Restate, word for word, all of the material shown below.
# start of DATASET SECTION
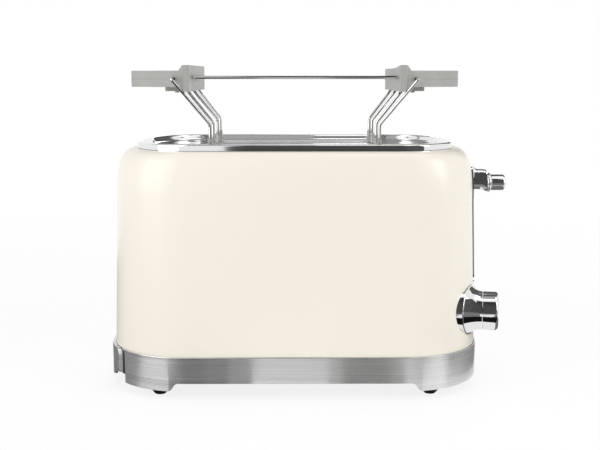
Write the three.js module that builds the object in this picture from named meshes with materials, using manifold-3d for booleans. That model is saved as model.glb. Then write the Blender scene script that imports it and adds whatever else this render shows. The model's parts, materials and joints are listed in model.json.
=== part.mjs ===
// Retro bread toaster with two slots and a lift-off rack for warming buns.
// Millimetres, +Z up. The front faces -Y and the end with the lever faces +X.
import * as THREE from "three";
import { mergeVertices, toCreasedNormals } from "three/addons/utils/BufferGeometryUtils.js";
import Module from "manifold-3d";

const wasm = await Module();
wasm.setup();

// Fits shared by all pieces
const seatGap = 0.3; // between pieces that touch
const runningGap = 0.8; // between a moving piece and the slot that it runs in
const overrun = 12; // how far a cutting tool runs past the piece
const weldDistance = 0.0001; // vertices closer than this are one

// Bread slots
const slotLength = 146;
const slotWidth = 34.8;
const slotSpacing = 78;
const slotCornerRadius = 5;
const slotLipDepth = 6;
const slotLipWall = 1.2;
const slotMargin = 32.6; // from a slot's side to the side of the body

// Sheet-metal chassis that carries the toasting chamber
const chassisMargin = 7; // from the end of a slot to the chassis plate
const chassisSheet = 1.2;
const endRoom = 72.6; // from a chassis plate to the end of the body
const trayNotchHeight = 12; // over the floor of the pan
const tabReach = 24;
const tabDrop = 10; // under the top of the shell

// The body in plan, measured over the metal band at its foot
const bodyCornerRadius = 64;

// Metal band with a lobe at each corner
const bandWall = 1;
const bandTop = 34;
const bandBottom = 13.2;
const lobeBottom = 6.7;
const lobeRun = 8; // length of the curved step down to a lobe
const frontLobeStart = 93.2; // from the middle of the front to the step
const endLobeStart = 27;

// Moulded pan inside the band
const panUnderside = 12.8;
const panFloor = 2.5;
const panWall = 2.6;
const panWindow = 108; // width of the gap in its wall that the crumb tray passes
const ventLength = 46;
const ventWidth = 4;
const ventCorner = 1.8;
const ventPitch = 13;
const ventRows = 5;

// Feet
const footRadius = 7.3;
const footTipRadius = 4.4;
const footTaperHeight = 4.5;
const footEndInset = 43.2; // from the end of the body to the foot's axis
const footSideInset = 18.8; // from the side of the body to the foot's axis

// Enamelled shell
const shellWall = 1;
const shellTop = 196;
const shellDraft = 4; // how far the walls lean in up to the shoulder
const shoulderHeight = 46;
const endShoulder = 17.2; // how far the shoulder runs in at the ends
const sideShoulder = 12.4;
const cornerShoulder = 8.7; // how much smaller the corner's radius gets over the shoulder
const shoulderRoundShare = 2 / 3; // power of the shoulder's curve, 1 for an ellipse
const shellLedge = 6.4; // how far the shell turns in under the top plate

// Polished top plate, raised at its rim
const topPlateHeight = 5.2;
const topPlateEdgeRadius = 1.6;
const topPlateRimWidth = 4;
const topPlateDish = 4.9;
const topPlateDishRun = 4.5;
const topPlateSheet = 1;

// Wire guards on both sides of each slice
const guardSpacing = 29;
const guardWireRadius = 0.9;
const guardBottom = 44;
const guardDrop = 15; // under the top of the shell
const guardWirePitch = 22;
const guardWireCount = 7;

// Mica boards with wound heating ribbon
const elementSpacing = 42;
const elementThickness = 1;
const elementBottom = 46;
const elementDrop = 20; // under the top of the shell
const ribbonRise = 0.5;
const ribbonWidth = 2.2;
const ribbonCount = 6;
const notchDepth = 2.4;

// Heat shields outside the chamber
const shieldGap = 3; // from the boards to the shields
const shieldMargin = 3; // from the shields to the edges of the chassis plates
const shieldSheet = 0.8;
const shieldBottom = 34;
const shieldDrop = 8; // under the top of the shell
const shieldFold = 5;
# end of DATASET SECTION
[EXERCISE SOLUTION]
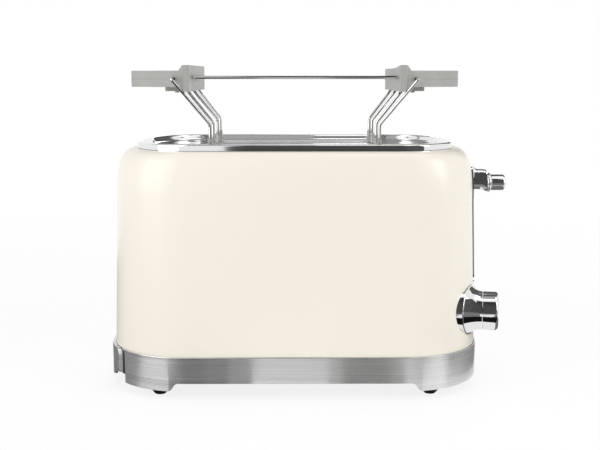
Write the three.js module that builds the object in this picture from named meshes with materials, using manifold-3d for booleans. That model is saved as model.glb. Then write the Blender scene script that imports it and adds whatever else this render shows. The model's parts, materials and joints are listed in model.json.
=== part.mjs ===
// Retro bread toaster with two slots and a lift-off rack for warming buns.
// Millimetres, +Z up. The front faces -Y and the end with the lever faces +X.
import * as THREE from "three";
import { mergeVertices, toCreasedNormals } from "three/addons/utils/BufferGeometryUtils.js";
import Module from "manifold-3d";

const wasm = await Module();
wasm.setup();

// Fits shared by all pieces
const seatGap = 0.3; // between pieces that touch
const runningGap = 0.8; // between a moving piece and the slot that it runs in
const overrun = 12; // how far a cutting tool runs past the piece
const weldDistance = 0.0001; // vertices closer than this are one

// Bread slots
const slotLength = 146;
const slotWidth = 34.8;
const slotSpacing = 78;
const slotCornerRadius = 5;
const slotLipDepth = 6;
const slotLipWall = 1.2;
const slotMargin = 32.6; // from a slot's side to the side of the body

// Sheet-metal chassis that carries the toasting chamber
const chassisMargin = 7; // from the end of a slot to the chassis plate
const chassisSheet = 1.2;
const endRoom = 72.6; // from a chassis plate to the end of the body
const trayNotchHeight = 12; // over the floor of the pan
const tabReach = 24;
const tabDrop = 10; // under the top of the shell

// The body in plan, measured over the metal band at its foot
const bodyCornerRadius = 64;

// Metal band with a lobe at each corner
const bandWall = 1;
const bandTop = 34;
const bandBottom = 13.2;
const lobeBottom = 6.7;
const lobeRun = 8; // length of the curved step down to a lobe
const frontLobeStart = 93.2; // from the middle of the front to the step
const endLobeStart = 27;

// Moulded pan inside the band
const panUnderside = 12.8;
const panFloor = 2.5;
const panWall = 2.6;
const panWindow = 108; // width of the gap in its wall that the crumb tray passes
const ventLength = 46;
const ventWidth = 4;
const ventCorner = 1.8;
const ventPitch = 13;
const ventRows = 5;

// Feet
const footRadius = 7.3;
const footTipRadius = 4.4;
const footTaperHeight = 4.5;
const footEndInset = 43.2; // from the end of the body to the foot's axis
const footSideInset = 18.8; // from the side of the body to the foot's axis

// Enamelled shell
const shellWall = 1;
const shellTop = 196;
const shellDraft = 4; // how far the walls lean in up to the shoulder
const shoulderHeight = 46;
const endShoulder = 17.2; // how far the shoulder runs in at the ends
const sideShoulder = 12.4;
const cornerShoulder = 8.7; // how much smaller the corner's radius gets over the shoulder
const shoulderRoundShare = 2 / 3; // power of the shoulder's curve, 1 for an ellipse
const shellLedge = 6.4; // how far the shell turns in under the top plate

// Polished top plate, raised at its rim
const topPlateHeight = 5.2;
const topPlateEdgeRadius = 1.6;
const topPlateRimWidth = 4;
const topPlateDish = 4.9;
const topPlateDishRun = 4.5;
const topPlateSheet = 1;

// Wire guards on both sides of each slice
const guardSpacing = 29;
const guardWireRadius = 0.9;
const guardBottom = 44;
const guardDrop = 15; // under the top of the shell
const guardWirePitch = 22;
const guardWireCount = 7;

// Mica boards with wound heating ribbon
const elementSpacing = 42;
const elementThickness = 1;
const elementBottom = 46;
const elementDrop = 20; // under the top of the shell
const ribbonRise = 0.5;
const ribbonWidth = 2.2;
const ribbonCount = 6;
const notchDepth = 2.4;

// Heat shields outside the chamber
const shieldGap = 3; // from the boards to the shields
const shieldMargin = 3; // from the shields to the edges of the chassis plates
const shieldSheet = 0.8;
const shieldBottom = 34;
const shieldDrop = 8; // under the top of the shell
const shieldFold = 5;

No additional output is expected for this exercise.